▸ Input rows:
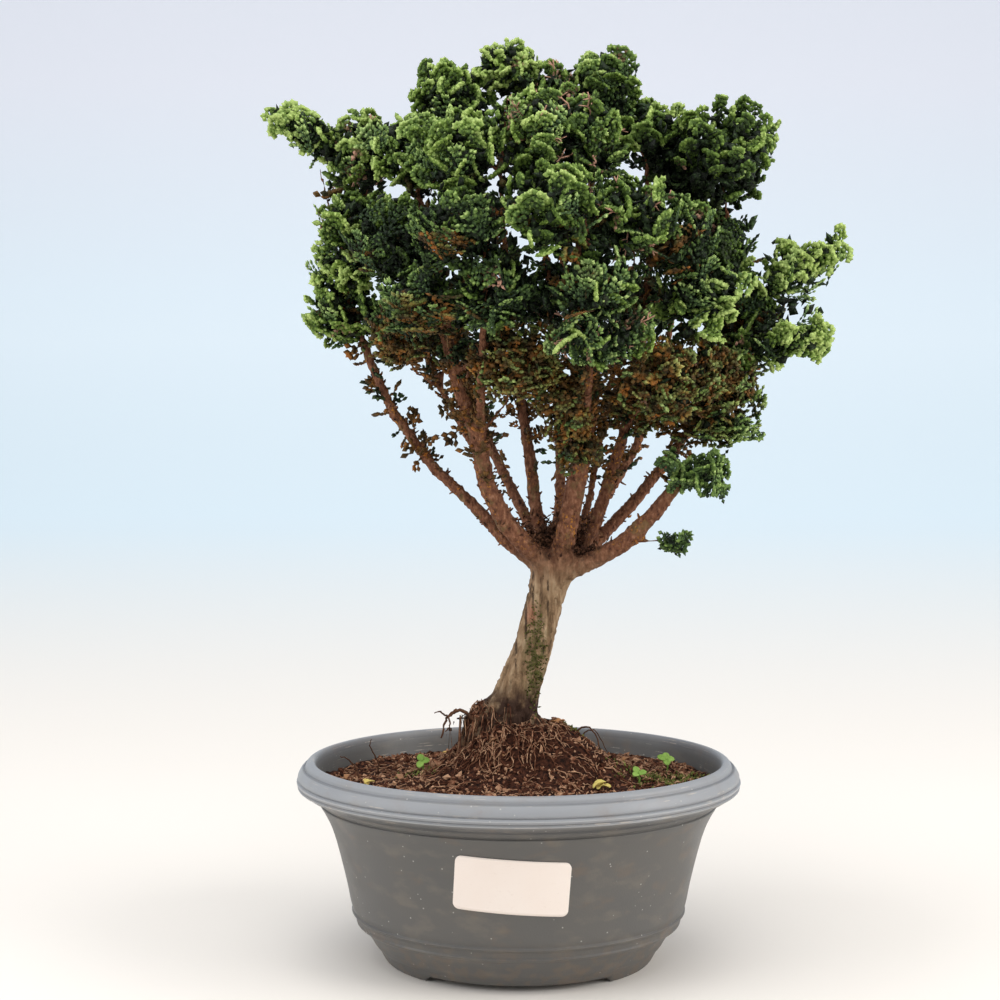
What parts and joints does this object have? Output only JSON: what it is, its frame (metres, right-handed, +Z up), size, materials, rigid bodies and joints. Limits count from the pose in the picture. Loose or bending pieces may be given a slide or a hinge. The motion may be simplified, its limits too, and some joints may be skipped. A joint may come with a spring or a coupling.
{
  "type": "hinoki cypress bonsai",
  "caption": "Hinoki cypress bonsai with a leaning trunk and a dense crown of fan-like sprays, standing in an oval plastic training pot.",
  "frame": {"origin": "on the table, under the middle of the whole plant's box", "axes": "+Z up; -Y is the front, where the label is; +X to the right as seen from the front"},
  "size_m": [0.2474, 0.1732, 0.3894],
  "materials": {
    "pot_plastic": "grey moulded plastic, matt, dusty, with brownish stains and pale mineral lines on the rim",
    "label_paper": "bare cream sticker, smooth",
    "peat": "moist dark red-brown peat, matt and fibrous",
    "bark": "flaking red-brown to grey-brown bark, matt",
    "foliage_green": "living scale leaves, dark green with yellow-green tips, soft sheen",
    "seedling_leaf": "tender bright green leaves, soft sheen"
  },
  "bodies": {
    "root": {"foliage_back_left": "foliage_green", "foliage_back_left_high": "foliage_green", "foliage_back_left_low": "foliage_green", "foliage_back_left_mid": "foliage_green", "foliage_back_low": "foliage_green", "foliage_back_mid": "foliage_green", "foliage_back_mid_high": "foliage_green", "foliage_back_right": "foliage_green", "foliage_back_right_high": "foliage_green", "foliage_back_right_low": "foliage_green", "foliage_back_right_mid": "foliage_green", "foliage_crest_left": "foliage_green", "foliage_crest_mid": "foliage_green", "foliage_crest_right": "foliage_green", "foliage_crest_right_front": "foliage_green", "foliage_dome_inner": "foliage_green", "foliage_dome_right": "foliage_green", "foliage_front_far_right": "foliage_green", "foliage_front_left": "foliage_green", "foliage_front_left_high": "foliage_green", "foliage_front_left_low": "foliage_green", "foliage_front_mid": "foliage_green", "foliage_front_mid_high": "foliage_green", "foliage_front_mid_low": "foliage_green", "foliage_front_right": "foliage_green", "foliage_front_right_high": "foliage_green", "foliage_front_right_low": "foliage_green", "foliage_front_spray": "foliage_green", "foliage_hanging": "foliage_green", "foliage_inner_right": "foliage_green", "foliage_left_back_low": "foliage_green", "foliage_left_crest": "foliage_green", "foliage_left_front": "foliage_green", "foliage_left_high": "foliage_green", "foliage_left_low": "foliage_green", "foliage_left_mid": "foliage_green", "foliage_left_skirt": "foliage_green", "foliage_left_spray": "foliage_green", "foliage_right_end": "foliage_green", "foliage_right_front": "foliage_green", "foliage_right_low": "foliage_green", "foliage_right_mid": "foliage_green", "foliage_right_skirt": "foliage_green", "foliage_right_tuft": "foliage_green", "foliage_right_under": "foliage_green", "foliage_sprig": "foliage_green", "foliage_tip_left": "foliage_green", "foliage_tip_right": "foliage_green", "foliage_top_tip": "foliage_green", "foliage_under_dome": "foliage_green", "foliage_under_left": "foliage_green", "foliage_under_right": "foliage_green", "label": "label_paper", "pot": "pot_plastic", "seedling_1": "seedling_leaf", "seedling_2": "seedling_leaf", "seedling_3": "seedling_leaf", "soil": "peat", "trunk_and_branches": "bark"}
  },
  "joints": []
}
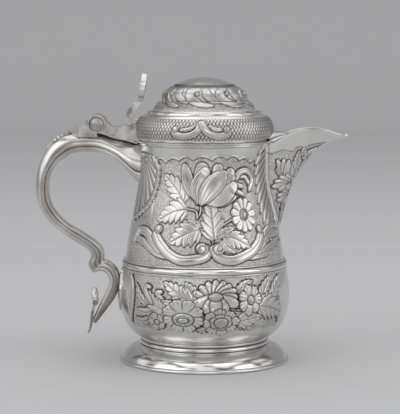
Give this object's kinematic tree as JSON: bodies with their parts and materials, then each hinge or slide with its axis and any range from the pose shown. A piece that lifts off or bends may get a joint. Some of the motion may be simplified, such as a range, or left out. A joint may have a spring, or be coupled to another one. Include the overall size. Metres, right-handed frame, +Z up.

▸ Set problem:
Please repeat the listing above in full and exactly.

▸ Exercise solution:
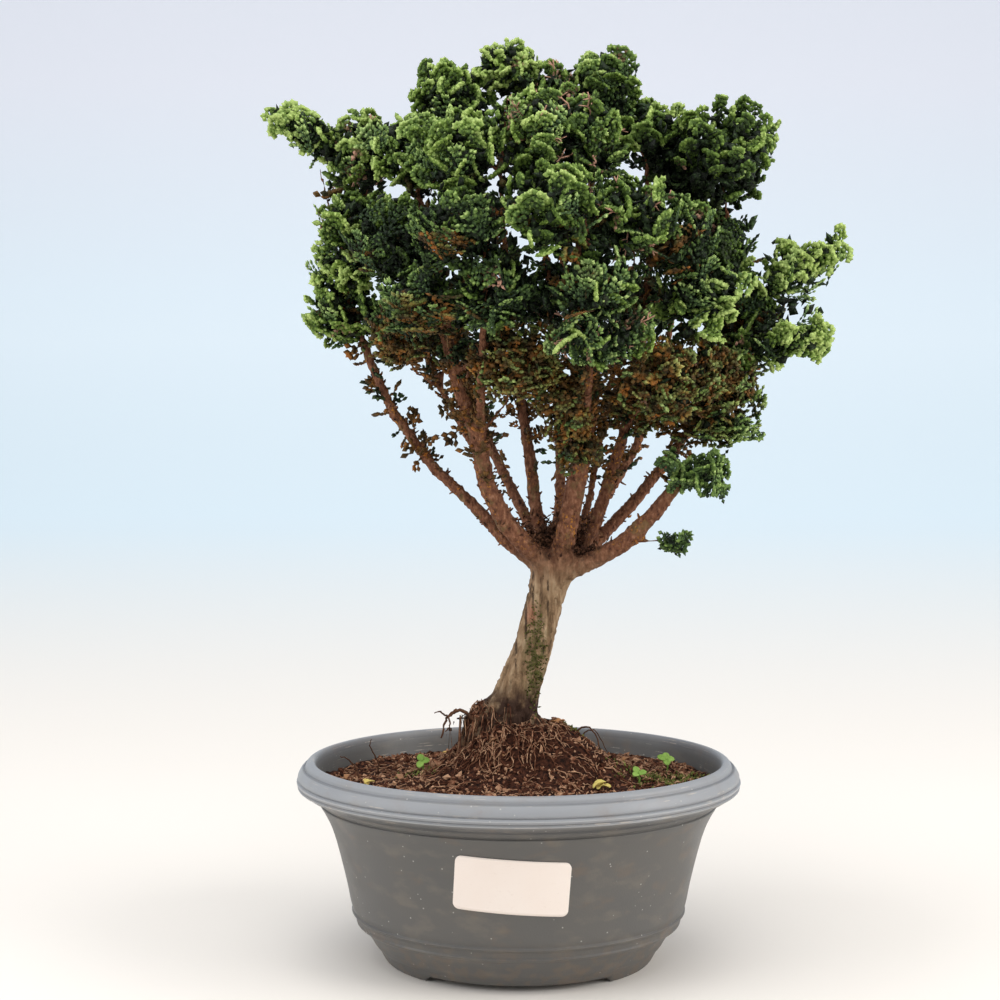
What parts and joints does this object have? Output only JSON: what it is, its frame (metres, right-handed, +Z up), size, materials, rigid bodies and joints. Limits count from the pose in the picture. Loose or bending pieces may be given a slide or a hinge. The motion may be simplified, its limits too, and some joints may be skipped. A joint may come with a spring or a coupling.
{
  "type": "hinoki cypress bonsai",
  "caption": "Hinoki cypress bonsai with a leaning trunk and a dense crown of fan-like sprays, standing in an oval plastic training pot.",
  "frame": {"origin": "on the table, under the middle of the whole plant's box", "axes": "+Z up; -Y is the front, where the label is; +X to the right as seen from the front"},
  "size_m": [0.2474, 0.1732, 0.3894],
  "materials": {
    "pot_plastic": "grey moulded plastic, matt, dusty, with brownish stains and pale mineral lines on the rim",
    "label_paper": "bare cream sticker, smooth",
    "peat": "moist dark red-brown peat, matt and fibrous",
    "bark": "flaking red-brown to grey-brown bark, matt",
    "foliage_green": "living scale leaves, dark green with yellow-green tips, soft sheen",
    "seedling_leaf": "tender bright green leaves, soft sheen"
  },
  "bodies": {
    "root": {"foliage_back_left": "foliage_green", "foliage_back_left_high": "foliage_green", "foliage_back_left_low": "foliage_green", "foliage_back_left_mid": "foliage_green", "foliage_back_low": "foliage_green", "foliage_back_mid": "foliage_green", "foliage_back_mid_high": "foliage_green", "foliage_back_right": "foliage_green", "foliage_back_right_high": "foliage_green", "foliage_back_right_low": "foliage_green", "foliage_back_right_mid": "foliage_green", "foliage_crest_left": "foliage_green", "foliage_crest_mid": "foliage_green", "foliage_crest_right": "foliage_green", "foliage_crest_right_front": "foliage_green", "foliage_dome_inner": "foliage_green", "foliage_dome_right": "foliage_green", "foliage_front_far_right": "foliage_green", "foliage_front_left": "foliage_green", "foliage_front_left_high": "foliage_green", "foliage_front_left_low": "foliage_green", "foliage_front_mid": "foliage_green", "foliage_front_mid_high": "foliage_green", "foliage_front_mid_low": "foliage_green", "foliage_front_right": "foliage_green", "foliage_front_right_high": "foliage_green", "foliage_front_right_low": "foliage_green", "foliage_front_spray": "foliage_green", "foliage_hanging": "foliage_green", "foliage_inner_right": "foliage_green", "foliage_left_back_low": "foliage_green", "foliage_left_crest": "foliage_green", "foliage_left_front": "foliage_green", "foliage_left_high": "foliage_green", "foliage_left_low": "foliage_green", "foliage_left_mid": "foliage_green", "foliage_left_skirt": "foliage_green", "foliage_left_spray": "foliage_green", "foliage_right_end": "foliage_green", "foliage_right_front": "foliage_green", "foliage_right_low": "foliage_green", "foliage_right_mid": "foliage_green", "foliage_right_skirt": "foliage_green", "foliage_right_tuft": "foliage_green", "foliage_right_under": "foliage_green", "foliage_sprig": "foliage_green", "foliage_tip_left": "foliage_green", "foliage_tip_right": "foliage_green", "foliage_top_tip": "foliage_green", "foliage_under_dome": "foliage_green", "foliage_under_left": "foliage_green", "foliage_under_right": "foliage_green", "label": "label_paper", "pot": "pot_plastic", "seedling_1": "seedling_leaf", "seedling_2": "seedling_leaf", "seedling_3": "seedling_leaf", "soil": "peat", "trunk_and_branches": "bark"}
  },
  "joints": []
}
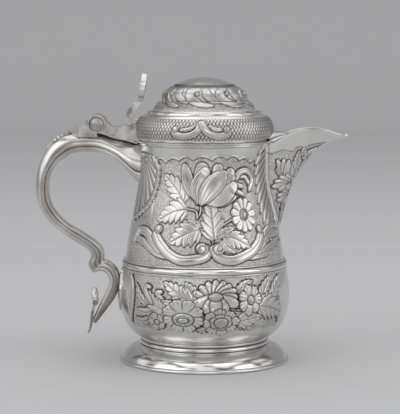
Give this object's kinematic tree as JSON: bodies with their parts and materials, then each hinge or slide with its axis and any range from the pose shown. A piece that lifts off or bends may get a joint. Some of the motion may be simplified, such as a range, or left out. A joint may have a spring, or be coupled to another one. Include the overall size. Metres, right-handed frame, +Z up.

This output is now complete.